Recentemente, o escritório de Lacerda venceu uma disputa entre a Administração Tributária de São Paulo e a Prisco Indústria e Comércio Ltda., da qual fazia a defesa. A empresa tinha em mãos um precatório de cerca de R$ 124 mil, mas só conseguiu no Tribunal de Justiça de São Paulo usar o título para compensar seus débitos tributários de R$ 116 mil. A decisão acabou por convalidar a compensação pelo artigo 78 da ADCT.
Na decisão, o juiz de Direito Ronaldo Frigini, da 1ª Vara da Fazenda Pública, anotou que “os créditos de natureza alimentar inserem-se na possibilidade de compensação com débitos fiscais”. Ele explica o porquê: há uma previsão, no artigo 100 da Constituição Federal, que o credor pode ceder, total ou parcialmente, seus créditos em precatórios a outra pessoas. Segundo ele, o dispositivo “não faz qualquer distinção sobre a qualidade deles (credor ou créditos), de modo a atingir toda a generalidade de pessoas (jurídicas ou físicas) que possuem ativos a receber do Poder Público”.
Em outra decisão do TJ-SP, o relator do desembargador Magalhães Coelho, da 3ª Câmara de Direito Público, disse que “sendo a norma constitucional dotada de autoaplicabilidade, é possível ao credor da parcela do precatório descumprida, ou seja, vencida e não paga, compensar com o tributo devido à entidade política devedora independentemente de autorização legal”.

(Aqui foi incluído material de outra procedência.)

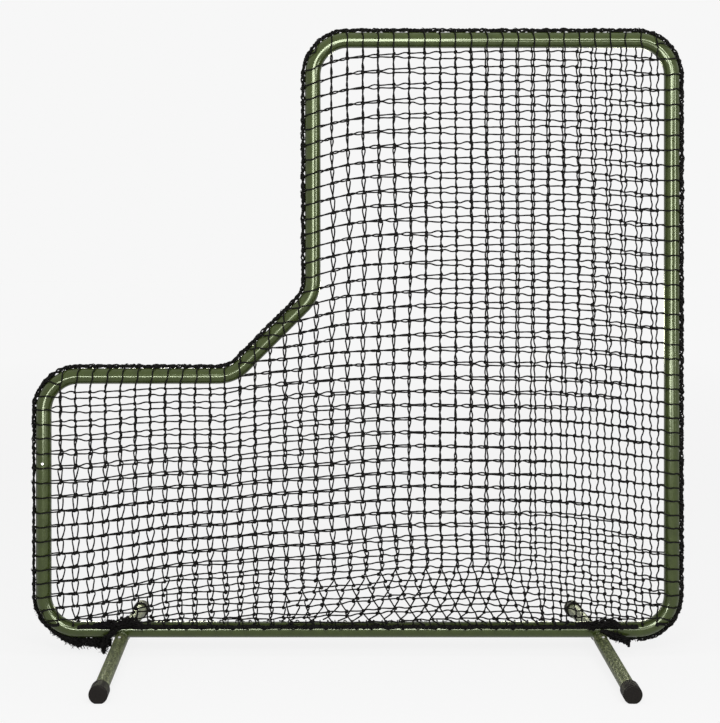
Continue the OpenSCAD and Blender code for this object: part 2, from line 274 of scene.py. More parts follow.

Também da 3ª Câmara de Direito Público do TJ-SP, em decisão semelhante, o desembargador Angelo Malanga declarou que “infelizmente, é notória a postura da Fazenda Pública, que apesar de receber tratamento especial para o pagamento de seus débitos, com a possibilidade de perceber o pagamento em até dez anos, pretende esquivar-se da obrigação de pagamento e, ainda, inviabilizar a pretensão do contribuinte”.